**WHAT THIS TASK INVOLVES:** Copy every line of the data that contains the string "materials".

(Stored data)
>>>>>

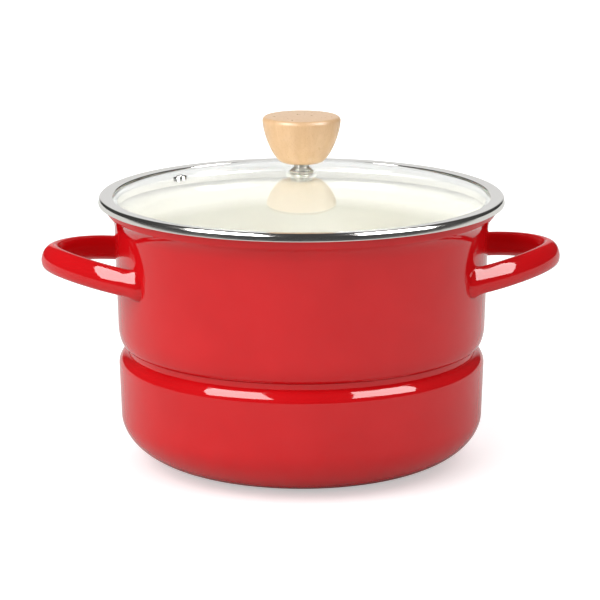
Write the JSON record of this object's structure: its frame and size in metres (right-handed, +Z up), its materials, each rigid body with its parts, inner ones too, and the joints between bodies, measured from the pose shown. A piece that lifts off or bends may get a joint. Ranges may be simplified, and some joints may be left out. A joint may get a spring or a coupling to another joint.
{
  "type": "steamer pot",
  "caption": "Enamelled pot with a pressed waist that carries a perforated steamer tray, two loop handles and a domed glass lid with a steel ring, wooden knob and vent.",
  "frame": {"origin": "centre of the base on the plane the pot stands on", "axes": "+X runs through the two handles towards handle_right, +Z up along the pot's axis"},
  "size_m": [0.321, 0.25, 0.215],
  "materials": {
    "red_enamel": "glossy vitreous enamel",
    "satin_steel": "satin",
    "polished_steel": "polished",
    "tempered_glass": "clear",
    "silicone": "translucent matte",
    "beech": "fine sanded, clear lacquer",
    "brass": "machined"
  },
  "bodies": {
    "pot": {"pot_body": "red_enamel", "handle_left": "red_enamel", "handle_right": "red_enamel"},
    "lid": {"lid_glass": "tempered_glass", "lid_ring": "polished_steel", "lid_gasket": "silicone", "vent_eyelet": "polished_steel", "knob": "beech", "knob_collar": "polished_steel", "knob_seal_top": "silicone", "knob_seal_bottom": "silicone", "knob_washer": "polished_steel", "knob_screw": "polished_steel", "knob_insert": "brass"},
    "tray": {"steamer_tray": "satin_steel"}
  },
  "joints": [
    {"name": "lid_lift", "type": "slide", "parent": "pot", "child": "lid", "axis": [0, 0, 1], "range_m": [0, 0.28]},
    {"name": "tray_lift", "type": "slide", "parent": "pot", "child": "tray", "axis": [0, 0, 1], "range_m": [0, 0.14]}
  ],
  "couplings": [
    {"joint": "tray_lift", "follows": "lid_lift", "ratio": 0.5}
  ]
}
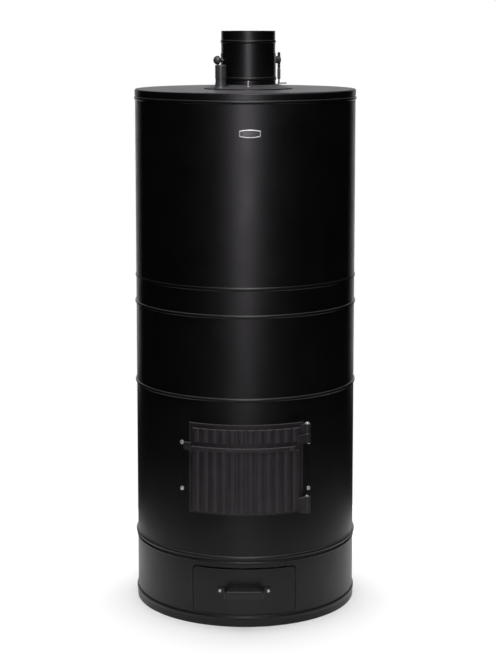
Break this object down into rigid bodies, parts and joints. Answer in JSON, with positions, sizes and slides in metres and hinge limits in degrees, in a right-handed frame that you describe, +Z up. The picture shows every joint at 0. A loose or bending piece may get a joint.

<<<<<

**OUTPUT:**
Write the JSON record of this object's structure: its frame and size in metres (right-handed, +Z up), its materials, each rigid body with its parts, inner ones too, and the joints between bodies, measured from the pose shown. A piece that lifts off or bends may get a joint. Ranges may be simplified, and some joints may be left out. A joint may get a spring or a coupling to another joint.
  "materials": {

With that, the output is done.